You can read the full review over at H_NGM_N sixteen.

Here's some other news:

Trembling Pillow Press is getting ready to release its summer collection Trick Rider by Jen Tynes. Tynes publishes Horseless press, and they have been putting out a stunning amount of publications in the last few years along with their online Horseless Review. One of their newest collections by Tim Earley is on SPD's June Bestsellers. You can check it out here.

I mention Tim Early because he is one of the many visiting poets coming to read at Blood Jet Poetry Series this fall. Other great visiting writers include Dara Wier, Paige Taggart, Laura Goldstein, Megan Kaminski, & Joe Zendarski. As always New Orleans hosts a bevy of local poets who will round out the season as well including Jordan Soyka, Kristin Sanders, JS Makkos, Joseph Bienvenu, Kaycee Filson, Andrea Young, and Sandra Grace Johnson.

This is Blood Jet's second fall season at BJs in the Bywater. We feature 2-3 poets each show followed by an open mic space for our audience to share their work.

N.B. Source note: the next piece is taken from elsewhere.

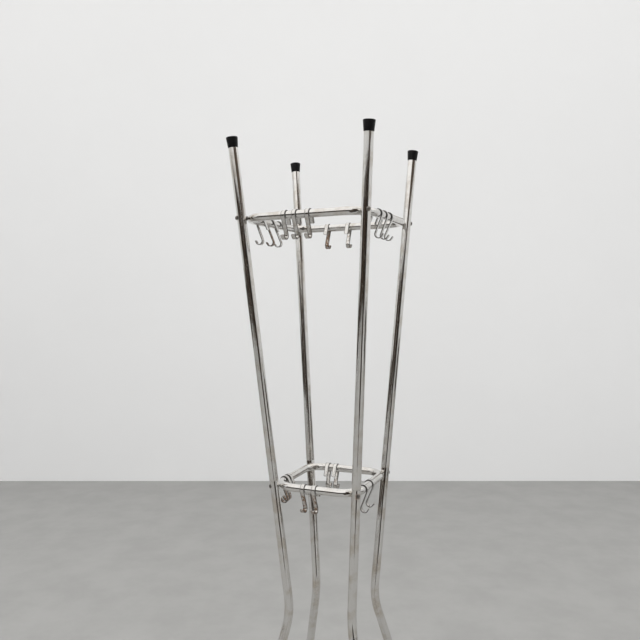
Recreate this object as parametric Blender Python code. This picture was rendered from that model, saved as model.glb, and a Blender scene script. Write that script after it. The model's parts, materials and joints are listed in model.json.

I like to think of it as my living room of poetry every Wednesday night, Sept 3- Dec 17th at 8PM.

I mention Laura Goldstein and Megan Kaminski because I'll be reading in Lawrence, KS with Laura Goldstein and Simone Savannah on Aug 31 at the Taproom Poetry Series. Then  I'll be following Goldstein back to Chicago to do a reading Sept 2 with my fellow Lavender Ink poets Laura Madeline Wiseman and Sara Henning at the Wit Rabbit Series. We'll also be back in Chicago in the spring to read for the Red Rover Series.

Marthe Reed publishing with Nous-Zot press released a chapbook of mine titled i always wanted to start over this spring. I'll be reading from that along with my latest MS titled Commitment that I am hoping to find a home for soon.

Laura Madeline Wiseman and I talked about our books from Lavender Ink recently over at PANK. I should update my online bio because the one they use here says I am still married. Yikes!

That's my other big non poetry related news. I'll be officially divorced July 16th.